Rangsutra is a community owned company of artisans from remote villages of India.   Its goal is to ensure sustainable livelihoods for rural artisans, based on ethical practices and a celebration of India’s rich cultural heritage.  

The beauty of the scene belies the backbreaking labor under the unrelenting sun required to harvest rice. 

The beauty of the scene belies the backbreaking labor under the unrelenting sun required to harvest rice. 

Socially, artisans come from some of the most disadvantaged communities, with very little opportunities for self-development and growth. The fact that artisans and craftspeople still retain their skills is a miracle, given the competition from machine made products and fast changing trends in the urban market, which is today the main market of many a rural artisan. 

Rangsutra acts a bridge between rural Indian artisans and global customers.  Concurrently, it has the unique ability to balance tradition and contemporary cultural realities, essentially providing continuity amidst a world constantly changing.

Rangsutra’s core guiding principle is respect for both the producer and customer, ensuring a fair price to the artisan producer as well as quality products to the customer. Profits earned from sales go back to artisans ensuring a better life for the communities.

The social enterprise origins are in Bikaner, Western Rajasthan.  Gradually they have increased their support to artisans in and around Varanasi in Eastern Uttar Pradesh, and Manipur in North East India.  Over the last nine years they have gained the trust of IKEA and Fabindia two of the world’s largest retailers and are profitable which ensures regular and sustainable work to the artisans.
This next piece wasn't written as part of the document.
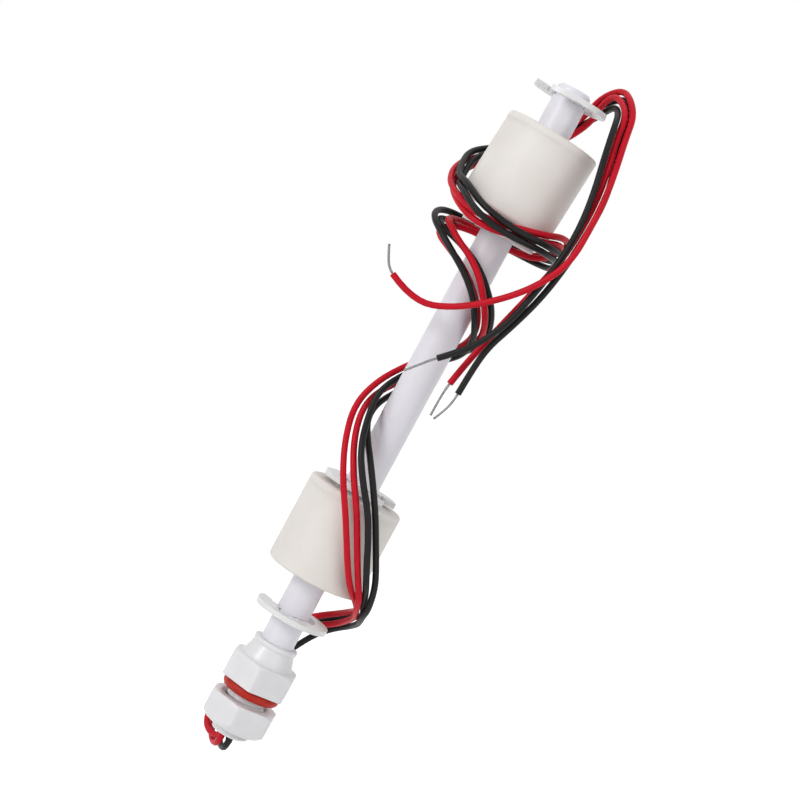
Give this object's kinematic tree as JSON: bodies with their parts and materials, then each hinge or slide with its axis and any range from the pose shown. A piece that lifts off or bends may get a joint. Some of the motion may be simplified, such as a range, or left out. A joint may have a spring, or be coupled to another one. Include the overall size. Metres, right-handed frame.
{
  "type": "dual float level switch",
  "caption": "Liquid level switch: threaded plastic fitting with nut and seal ring, a closed stem carrying two sliding floats between clips, and loose stripped leads.",
  "frame": {"origin": "on the stem's axis, on the flange's sealing face above the threaded shank", "axes": "+Z along the stem towards its closed tip, -Y towards the front, +X to the right"},
  "size_m": [0.0379, 0.0335, 0.1756],
  "materials": {
    "fitting_plastic": "slightly translucent moulded polypropylene",
    "stem_plastic": "satin white polypropylene",
    "float_plastic": "warm white, finely mottled",
    "clip_plastic": "smooth light grey-white",
    "potting_resin": "cast resin",
    "seal_silicone": "smooth orange-red silicone rubber",
    "red_insulation": "satin red",
    "black_insulation": "satin black",
    "tinned_copper": "twisted tinned strands",
    "magnet_ferrite": "sintered ferrite",
    "reed_glass": "clear",
    "reed_metal": "plated spring alloy",
    "sleeve_plastic": "shrink sleeve"
  },
  "bodies": {
    "switch_body": {"fitting_body": "fitting_plastic", "stem_tube": "stem_plastic", "potting": "potting_resin", "o_ring": "seal_silicone", "lower_stop_clip": "clip_plastic", "lower_keeper_clip": "clip_plastic", "upper_stop_clip": "clip_plastic", "upper_keeper_clip": "clip_plastic", "lower_reed_glass": "reed_glass", "lower_reed_leaf_bottom": "reed_metal", "lower_reed_leaf_top": "reed_metal", "lower_reed_sleeve_bottom": "sleeve_plastic", "lower_reed_sleeve_top": "sleeve_plastic", "upper_reed_glass": "reed_glass", "upper_reed_leaf_bottom": "reed_metal", "upper_reed_leaf_top": "reed_metal", "upper_reed_sleeve_bottom": "sleeve_plastic", "upper_reed_sleeve_top": "sleeve_plastic", "inner_lead_black_1": "black_insulation", "inner_lead_black_2": "black_insulation", "inner_lead_red_1": "red_insulation", "inner_lead_red_2": "red_insulation", "wire_red_1": "red_insulation", "wire_red_2": "red_insulation", "wire_black_1": "black_insulation", "wire_black_2": "black_insulation", "wire_tip_red_1": "tinned_copper", "wire_tip_red_2": "tinned_copper", "wire_tip_black_1": "tinned_copper", "wire_tip_black_2": "tinned_copper"},
    "lower_float": {"lower_float_shell": "float_plastic", "lower_float_cap": "float_plastic", "lower_float_magnet": "magnet_ferrite"},
    "upper_float": {"upper_float_shell": "float_plastic", "upper_float_cap": "float_plastic", "upper_float_magnet": "magnet_ferrite"},
    "clamp_nut": {"clamp_nut": "fitting_plastic"}
  },
  "joints": [
    {"name": "lower_float_slide", "type": "slide", "parent": "switch_body", "child": "lower_float", "axis": [0, 0, 1], "range_m": [-0.00935, 0.00085]},
    {"name": "upper_float_slide", "type": "slide", "parent": "switch_body", "child": "upper_float", "axis": [0, 0, 1], "range_m": [-0.0023, 0.0074]},
    {"name": "clamp_nut_slide", "type": "slide", "parent": "switch_body", "child": "clamp_nut", "axis": [0, 0, 1], "range_m": [-0.002, 0.00145]}
  ]
}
Today they provide regular work to 3,000 artisans across India.

Artisans at work share their stories about the empowerment their work engenders.

Artisans at work share their stories about the empowerment their work engenders.

Perhaps, most important, besides providing well-earned incomes to highly marginalized women in incredibly poor rural villages where they often are viewed as second class citizens, is the sense of empowerment that is easy to see when you spend time with these women at work and in their homes.  That empowerment is being transferred slowly but surely to the next generation and overtime it will change the village forever for the better.  GIF is proud to have the opportunity to help.